Я служил своим господам, насколько мог, с величайшей охотой и старанием, и моя служба была для них более приятна, нежели услуги других невольников, потому что необходимость она превращала в добродетель; и так как с самого начала я приобрел их благосклонность, я легко сохранил ее потом. Я обращался с ними с большой почтительностью и учтивостью, насилуя свою волю и принуждая ее к тому, к чему я не имел склонности, то есть к службе. Но время и необходимость научают людей, по природе своей свободных, тому, что они должны делать. Я больше страдал из-за того, чему научил меня мой характер; ибо я думаю, что подчиняться силе – свойственно характерам мужественным и благородным. Мало доблести и еще меньше благоразумия имеет тот, кто не умеет вовремя повиноваться. Для того, кто принужден служить, служить хорошо – значит овладеть своей судьбой; а плохо повиноваться высшему – значит подвергать опасности свое спокойствие и жизнь. И в конце концов спокойно живет тот, кто, служа, делает, что может. Хотя я был обласкан своими господами, я не переставал из-за этого разделять милости с другими пленниками, а они со мной свои бедствия. Чтобы успокоить зависть, надлежит прилагать эти старания и другие, еще большие. Ибо нет людей, которые больше руководились бы завистью, чем невольники, преследующие равных себе и пренебрегающие честью и имуществом своих господ. Из тех, которые прошли через это несчастное положение, я видел немногих, не имеющих какой-нибудь позорной привычки.

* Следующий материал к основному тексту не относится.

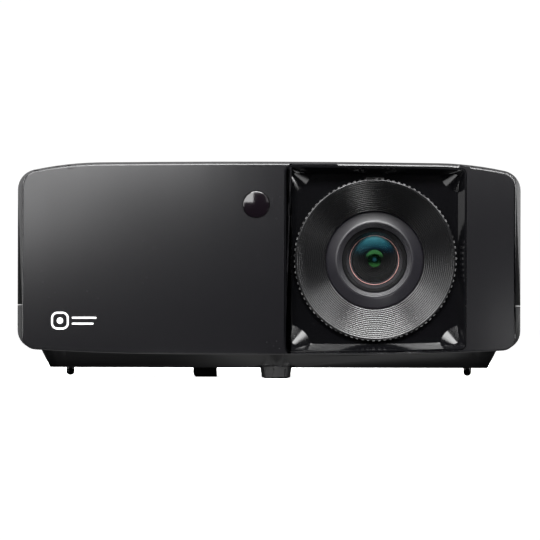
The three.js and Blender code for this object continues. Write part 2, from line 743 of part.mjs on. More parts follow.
// A biconvex lens: front edge and back edge planes, rim radius, and the radius of each curve.
function lens(edgeFront, edgeBack, rim, frontCurve, backCurve) {
  const steps = 3;
  const front = [];
  const back = [];
  for (let i = 0; i <= steps; i++) {
    const r = (rim * i) / steps;
    front.push([r, edgeFront - sag(frontCurve, rim) + sag(frontCurve, r)]);
    back.push([r, edgeBack + sag(backCurve, rim) - sag(backCurve, r)]);
  }
  return turned([...front, ...back.reverse()]);
}

piece("front_lens", lens(glassSeat - 3.9, glassSeat - GAP, GLASS_RADIUS, 46, 180), GLASS, optics);
const retainer = turned([
  [GLASS_RADIUS + 0.8, glassSeat - 4.2],
  [GLASS_CLEAR_RADIUS + 0.6, glassSeat - 4.2],
  [GLASS_CLEAR_RADIUS, glassSeat - 4.8],
  [GLASS_CLEAR_RADIUS, glassSeat - 6],
  [GLASS_RADIUS + 0.8, glassSeat - 6],
]);
piece("lens_retainer", retainer, RING_BLACK, optics);
const irisFront = glassSeat + 3;
const aperture = turned([
  [innerBore - GAP, irisFront],
  [innerBore - GAP, irisFront + 3.7],
  [4.2, irisFront + 3.7],
  [4.2, irisFront + 2.9],
  [9, irisFront],
]);
piece("aperture_ring", aperture, SATIN_BLACK, optics);
piece("second_lens", lens(irisFront + 5.4, irisFront + 7.6, innerBore - GAP, 60, 60), GLASS, optics);

const sleeveInner = cellRadius + 0.4;
const sleeveOuter = sleeveInner + SLEEVE_WALL;
const sleeveFront = ringEnd + 2.5;
const lensFlange = cellBack + 6.5;
const tubeRadius = 12.5;
const tubeBack = lensFlange + 28;
const lensBody = turned([
  [sleeveInner, sleeveFront],
  [sleeveOuter, sleeveFront],
  [sleeveOuter, lensFlange],
  [LENS_FLANGE_RADIUS, lensFlange],
  [LENS_FLANGE_RADIUS, lensFlange + 3],
  [tubeRadius, lensFlange + 3],
  [tubeRadius, tubeBack],
  [tubeRadius - 3, tubeBack],
  [tubeRadius - 3, lensFlange],
  [sleeveInner, lensFlange],
]);
piece("lens_body", lensBody, ALUMINIUM, optics);
const rearLensFront = lensFlange + 10;
piece("rear_lens", lens(rearLensFront, rearLensFront + 2.4, tubeRadius - 3.3, 30, 30), GLASS, optics);

// ---------------------------------------------------------------- light engine

const ENGINE_FRONT_Y = FRONT_Y + lensFlange + 3 + GAP;
const ENGINE_BACK_Y = LIGHT_Y + 24;
const ENGINE_Z = [34, 96];
const ENGINE_X = [LENS_X - 28, LENS_X + 28];
const TUNNEL_END_X = -22;

function lightEngine() {
  let made = box(ENGINE_X, [ENGINE_FRONT_Y, ENGINE_BACK_Y], ENGINE_Z);
  made = joined(
    made,
    box([TUNNEL_END_X, ENGINE_X[0] + 1], [LIGHT_Y - 14, LIGHT_Y + 14], [48, 76]),
    box([TUNNEL_END_X - 1, TUNNEL_END_X + 4], [LIGHT_Y - 20, LIGHT_Y + 20], [44, 80]),
    box([ENGINE_X[0] + 6, ENGINE_X[1] - 6], [ENGINE_FRONT_Y + 12, ENGINE_BACK_Y - 8], [95, 100]),
  );
  for (const x of [ENGINE_X[0] + 1, ENGINE_X[1] - 9]) {
    for (const y of [ENGINE_FRONT_Y + 3, ENGINE_BACK_Y - 11]) {
      made = joined(made, box([x, x + 8], [y, y + 8], [FLOOR_Z + GAP, ENGINE_Z[0] + 1]));
    }
  }
  const bore = FRONT_Y + tubeBack + 2;
  return cut(
    made,
    rodY(LENS_X, LENS_Z, ENGINE_FRONT_Y - 1, bore, tubeRadius + 0.5, 32),
    rodX(LIGHT_Y, 62, TUNNEL_END_X - 5, 0, 5),
  );
}

piece("light_engine", lightEngine(), ALUMINIUM);

// A heat sink: a base plate with fins that stand on it along +Y.
function heatSink([x0, x1], [y0, y1], [z0, z1], base, fins) {
  let made = box([x0, x1], [y0, y0 + base], [z0, z1]);
  const pitch = (x1 - x0 - 1.6) / (fins - 1);
  for (let i = 0; i < fins; i++) {
    const x = x0 + i * pitch;
    made = joined(made, box([x, x + 1.6], [y0 + base - 1, y1], [z0, z1]));
  }
  return made;
}

const dmdY = [ENGINE_BACK_Y + GAP, ENGINE_BACK_Y + 18];
piece("dmd_heatsink", heatSink([LENS_X - 22, LENS_X + 22], dmdY, [42, 88], 4, 9), ALUMINIUM);

const LASER_X = [-80, -50];
piece("laser_module", box(LASER_X, [LIGHT_Y - 22, LIGHT_Y + 14], [36, 84]), BRASS);
const laserSinkY = [LIGHT_Y - 26, LIGHT_Y + 18];
const laserSink = heatSink([-112, LASER_X[0] - GAP], laserSinkY, [14, 100], 4, 8);
piece("laser_heatsink", laserSink, ALUMINIUM);

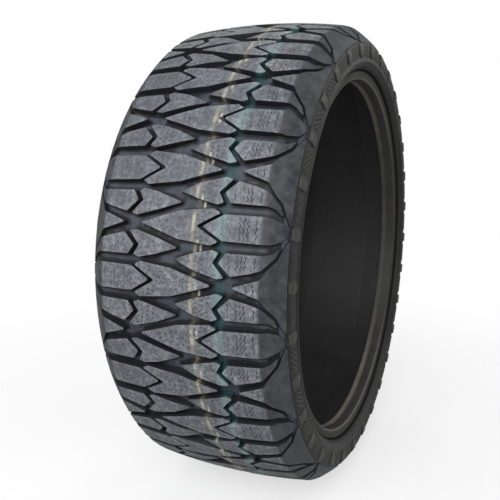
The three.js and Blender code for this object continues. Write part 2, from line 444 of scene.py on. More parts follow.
ARROW_LONG = symmetric([
    (-0.145, 0), (0.01, -0.049), (0.133, -0.0625), (0.158, -0.048), (0.075, 0),
])
ARROW_SMALL = [
    (-0.01, 0.1175), (0.08, 0.0885), (0.141, 0.0752), (0.163, 0.084), (0.143, 0.118),
    (0.186, 0.166), (0.16, 0.172), (0.07, 0.1475),
]
LUG_BIG = symmetric([
    (0.0955, 0), (0.172, -0.045), (0.312, -0.047), (0.330, -0.046), (0.3585, -0.0325),
    (0.370, -0.012), (0.3722, 0),
])
LUG_SMALL = [
    (0.163, 0.118), (0.187, 0.083), (0.312, 0.082), (0.334, 0.0765), (0.3495, 0.0610),
    (0.3570, 0.0570), (0.3470, 0.0880), (0.3295, 0.1105), (0.309, 0.1335), (0.27, 0.146),
    (0.207, 0.1605),
]
MID = PITCH / 2
BOW = [
    (0.2065, MID), (0.304, MID - 0.0325), (0.319, MID - 0.0565), (0.336, MID - 0.079),
    (0.352, MID - 0.0985), (0.364, MID - 0.1365), (0.3742, MID - 0.166), (0.3790, MID - 0.1665),
]
BOW += [(w, PITCH - u) for w, u in reversed(BOW[1:])]

# The line between one pitch and the next runs along the grooves, from the -Y rim of the tread
# to the +Y rim.
RIM_W, RIM_U = 0.3815, 0.013
CUT = [
    (RIM_W, RIM_U), (0.3757, 0.0145), (0.3665, 0.0365), (0.3565, 0.0435), (0.336, 0.0605),
    (0.312, 0.0645), (0.20, 0.065), (0.178, 0.0645), (0.155, 0.0665), (0.137, 0.0688),
    (0.12, 0.0697), (0.05, 0.073), (0.012, 0.063), (-0.03, 0.050), (-0.07, 0.036),
    (-0.11, 0.0245), (-0.145, 0.0142), (-0.17, 0.0122), (-0.2075, 0.018), (-0.25, 0.030),
    (-0.30, 0.0465), (-0.31, 0.0538), (-0.33, 0.0790), (-0.35, 0.1042), (-0.36, 0.1365),
    (-0.37, 0.1670), (-0.3757, 0.1813), (-RIM_W, RIM_U + RIM_LAG * PITCH / COLUMNS),
]


# ---- sipes: thin slits in a block's face, as open lines of (w, u) ---------------------------
SIPE_HALF_WIDTH = 0.5
SIPE_DEPTH = 5.0
SIPE_CLEARANCE = 0.8  # least distance to the block's edge and to other sipes


def dash(w, u, half_w, half_u):
    return [(w - half_w, u - half_u), (w + half_w, u + half_u)]


def wavy(w, start, end, swing, steps):
    """A zigzag line round the tyre at w, between two angles, with its ends on w."""
    line = []
    for i in range(steps + 1):
        side = 0 if i in (0, steps) else (1 if i % 2 else -1)
        line.append((w + side * swing, start + (end - start) * i / steps))
    return line


def long_arrow_sipes():
    """Short dashes, like stitches, in staggered rows, and a few down each leg."""
    rows = [  # w, half the row's angle
        (-0.058, 0.017), (-0.036, 0.024), (-0.014, 0.030), (0.008, 0.035), (0.030, 0.038),
        (0.052, 0.041),
    ]
    lines = []
    for row, (w, reach) in enumerate(rows):
        count = max(2, int(reach / 0.010))
        stagger = -0.002 if row % 2 else 0.002
        for k in range(count):
            u = -reach + (2 * reach) * (k + 0.5) / count + stagger
            lines.append(dash(w, u, 0.004, 0.0035))
    legs = [(0.076, 0.0175), (0.078, 0.035), (0.097, 0.030), (0.099, 0.046), (0.118, 0.042)]
    for side in (-1, 1):
        lines += [[(w - 0.004, side * u), (w + 0.004, side * (u + 0.006))] for w, u in legs]
    return lines


SMALL_ARROW_DASHES = [
    (0.082, 0.100), (0.082, 0.117), (0.084, 0.134), (0.104, 0.095), (0.104, 0.1115),
    (0.106, 0.128), (0.108, 0.145), (0.126, 0.090), (0.125, 0.106), (0.127, 0.138),
    (0.129, 0.154), (0.148, 0.158),
]
# Wavy sipes: w, first angle, last angle, swing, steps.
BIG_LUG_WAVES = [
    (0.2285, -0.038, 0.038, 0.0035, 8), (0.2425, -0.038, 0.038, 0.0035, 8),
    (0.2565, -0.038, 0.038, 0.0035, 8), (0.198, -0.030, 0.030, 0.002, 5),
    (0.285, -0.034, 0.034, 0.002, 5), (0.168, -0.026, 0.026, 0.003, 4),
]
SMALL_LUG_WAVES = [
    (0.2285, 0.0905, 0.143, 0.003, 5), (0.2425, 0.0905, 0.140, 0.003, 5),
    (0.2565, 0.0905, 0.137, 0.003, 5), (0.288, 0.0915, 0.128, 0.002, 4),
    (0.2, 0.092, 0.143, 0.002, 4),
]
BOW_WAVES = [
    (0.262, MID - 0.010, MID + 0.010, 0.002, 3), (0.284, MID - 0.016, MID + 0.016, 0.002, 3),
]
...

Я заметил, что девушка, моя госпожа, помимо ее хорошего обращения со мной, всегда, когда она проходила там, где я мог ее видеть, изменялась в лице и у нее дрожали руки, так что иногда казалось, будто она ударяет по клавишам. Сначала я приписал это ее большой скромности; но благодаря постоянству, с каким это происходило, и той опытности, какой я обладал в подобных случаях, – а она была немалой, – я распознал ее болезнь. Каждый день она отдавала мне миллион приказаний, отдавать которые было не ее дело и не мое дело исполнять; но я признаюсь, что я радовался в душе возможности услужить ей и хотел, чтобы она приказывала мне еще больше. Всевозможные безделушки, какие попадали в мои руки или я сам делал, оказывались в ее руках, причем она говорила, что они были из Испании; дошло до того, что однажды, остановившись с красным как мак лицом, она сказала мне, что, если бы из Испании не прибыло ничего другого кроме того, кто ей давал эти вещи, ей было бы достаточно и этого; и сейчас же бросилась бежать и спряталась.
Я этими милостями был чрезвычайно тронут; но я подумал о положении, в каком я находился, и о том, что, когда мне нужно было думать о свободе для тела, я мог потерять свободу души и что наименьшей бедой, какая могла случиться со мной, было бы остаться в доме в качестве зятя. Я одумался и в одиночестве упрекал себя; но чем больше я возражал себе, тем меньше я находил в себе стойкости. Средство против этих страстей скорее заключается в том, чтобы оставить их, как они есть, чем копаться в них, ища забвения или пути к нему. Я замечал, что в то время, когда эти страсти входят в человека, они охватывают его настолько, что делают не способным ни к чему другому. Я убеждал себя, что я мог бы нести это приятное бремя, чтобы развлечься, но опытность уже научила меня, что любовь – это король, сила которого увеличивается, если дать ему власть. И я возражал себе в своих собственных мыслях, что не может быть неблагодарным тот, кто всегда хвастался противным. Хотя при этом мне представлялось подозрение, которое могло бы появиться у родителей, если бы они заметили какое-нибудь доказательство взаимной склонности; меня отталкивало от этого еще то, что я находился среди врагов моего народа и веры, что я дурно ответил бы на любовь, какую выказывал ко мне отец, поручивший мне своего сына, чтобы я воспитал его, и кроме того и больше всего то, что она не была крещена. В конце концов я решил, что, хотя бы я сгорел от страсти, я не должен засматриваться на нее.